[Source data]
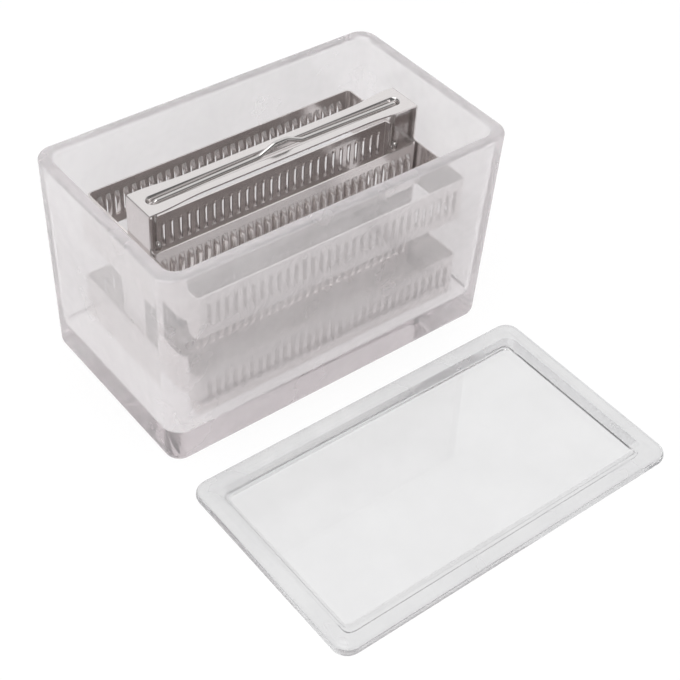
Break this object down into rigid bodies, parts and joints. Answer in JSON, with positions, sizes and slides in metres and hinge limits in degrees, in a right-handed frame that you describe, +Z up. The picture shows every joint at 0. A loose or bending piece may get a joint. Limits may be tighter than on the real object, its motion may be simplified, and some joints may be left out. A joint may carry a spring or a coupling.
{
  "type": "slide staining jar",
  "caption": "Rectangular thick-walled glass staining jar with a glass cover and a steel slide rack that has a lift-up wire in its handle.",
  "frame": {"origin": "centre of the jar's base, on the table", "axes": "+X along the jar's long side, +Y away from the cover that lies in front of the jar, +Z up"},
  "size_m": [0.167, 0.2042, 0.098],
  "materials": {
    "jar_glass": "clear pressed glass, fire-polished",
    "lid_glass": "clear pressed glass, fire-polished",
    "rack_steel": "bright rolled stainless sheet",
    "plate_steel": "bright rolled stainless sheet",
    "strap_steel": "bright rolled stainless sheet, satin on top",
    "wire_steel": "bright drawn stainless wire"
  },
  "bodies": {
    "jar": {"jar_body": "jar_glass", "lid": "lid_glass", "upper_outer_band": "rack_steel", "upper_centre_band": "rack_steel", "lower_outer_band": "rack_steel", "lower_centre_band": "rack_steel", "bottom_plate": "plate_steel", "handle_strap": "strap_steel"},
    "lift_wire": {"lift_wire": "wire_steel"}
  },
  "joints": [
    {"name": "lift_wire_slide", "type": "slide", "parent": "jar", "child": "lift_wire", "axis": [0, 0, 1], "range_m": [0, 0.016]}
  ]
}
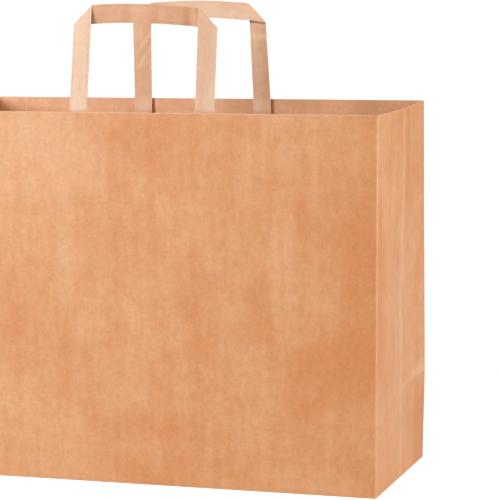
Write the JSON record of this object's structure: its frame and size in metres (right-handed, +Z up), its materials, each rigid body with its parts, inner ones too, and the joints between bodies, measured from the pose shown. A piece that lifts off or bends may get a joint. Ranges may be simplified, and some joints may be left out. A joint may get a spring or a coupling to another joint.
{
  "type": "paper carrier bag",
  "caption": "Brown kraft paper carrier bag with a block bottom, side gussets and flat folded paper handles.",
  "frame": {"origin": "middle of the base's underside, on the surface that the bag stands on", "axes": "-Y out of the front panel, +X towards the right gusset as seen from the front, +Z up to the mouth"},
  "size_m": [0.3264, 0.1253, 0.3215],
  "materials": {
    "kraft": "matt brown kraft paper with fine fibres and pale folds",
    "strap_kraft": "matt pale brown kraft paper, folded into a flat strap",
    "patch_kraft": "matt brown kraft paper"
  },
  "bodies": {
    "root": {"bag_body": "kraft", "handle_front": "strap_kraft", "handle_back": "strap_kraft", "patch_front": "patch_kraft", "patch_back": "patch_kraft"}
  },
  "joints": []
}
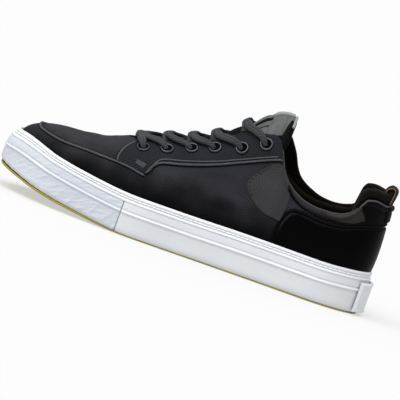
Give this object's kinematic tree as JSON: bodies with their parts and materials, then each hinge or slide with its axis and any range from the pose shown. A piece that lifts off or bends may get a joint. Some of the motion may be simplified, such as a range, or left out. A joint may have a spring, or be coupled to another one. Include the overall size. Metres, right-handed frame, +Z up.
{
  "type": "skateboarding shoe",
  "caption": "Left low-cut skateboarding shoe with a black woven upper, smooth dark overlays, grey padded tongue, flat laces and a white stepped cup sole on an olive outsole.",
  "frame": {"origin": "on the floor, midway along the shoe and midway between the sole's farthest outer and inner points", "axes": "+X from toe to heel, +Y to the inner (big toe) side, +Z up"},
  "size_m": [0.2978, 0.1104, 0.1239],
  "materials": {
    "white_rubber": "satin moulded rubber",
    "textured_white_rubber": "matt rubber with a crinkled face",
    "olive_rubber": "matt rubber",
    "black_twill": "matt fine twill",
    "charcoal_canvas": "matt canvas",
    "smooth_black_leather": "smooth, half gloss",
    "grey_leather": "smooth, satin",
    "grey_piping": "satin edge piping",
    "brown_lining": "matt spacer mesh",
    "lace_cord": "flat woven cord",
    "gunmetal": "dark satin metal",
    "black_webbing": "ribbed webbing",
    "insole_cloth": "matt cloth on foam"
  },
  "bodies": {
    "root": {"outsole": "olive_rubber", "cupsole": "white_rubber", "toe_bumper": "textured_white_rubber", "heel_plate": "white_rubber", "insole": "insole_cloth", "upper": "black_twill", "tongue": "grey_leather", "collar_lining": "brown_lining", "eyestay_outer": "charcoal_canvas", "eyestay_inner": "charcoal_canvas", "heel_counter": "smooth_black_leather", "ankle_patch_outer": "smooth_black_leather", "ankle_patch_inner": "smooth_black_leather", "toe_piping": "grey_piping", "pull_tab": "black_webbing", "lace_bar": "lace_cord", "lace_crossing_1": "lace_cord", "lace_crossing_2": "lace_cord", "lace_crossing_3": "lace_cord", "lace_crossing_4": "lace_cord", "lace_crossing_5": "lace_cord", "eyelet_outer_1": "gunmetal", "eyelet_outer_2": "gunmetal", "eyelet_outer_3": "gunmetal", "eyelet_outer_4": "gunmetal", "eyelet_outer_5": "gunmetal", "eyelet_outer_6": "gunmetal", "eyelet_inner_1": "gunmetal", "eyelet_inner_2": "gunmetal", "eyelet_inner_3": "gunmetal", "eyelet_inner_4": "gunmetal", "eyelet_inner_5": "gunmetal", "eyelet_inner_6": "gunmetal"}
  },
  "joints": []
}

_Exercise instructions_
Count each line with "handed" in it and report that figure by itself.

_Solution for this exercise_
3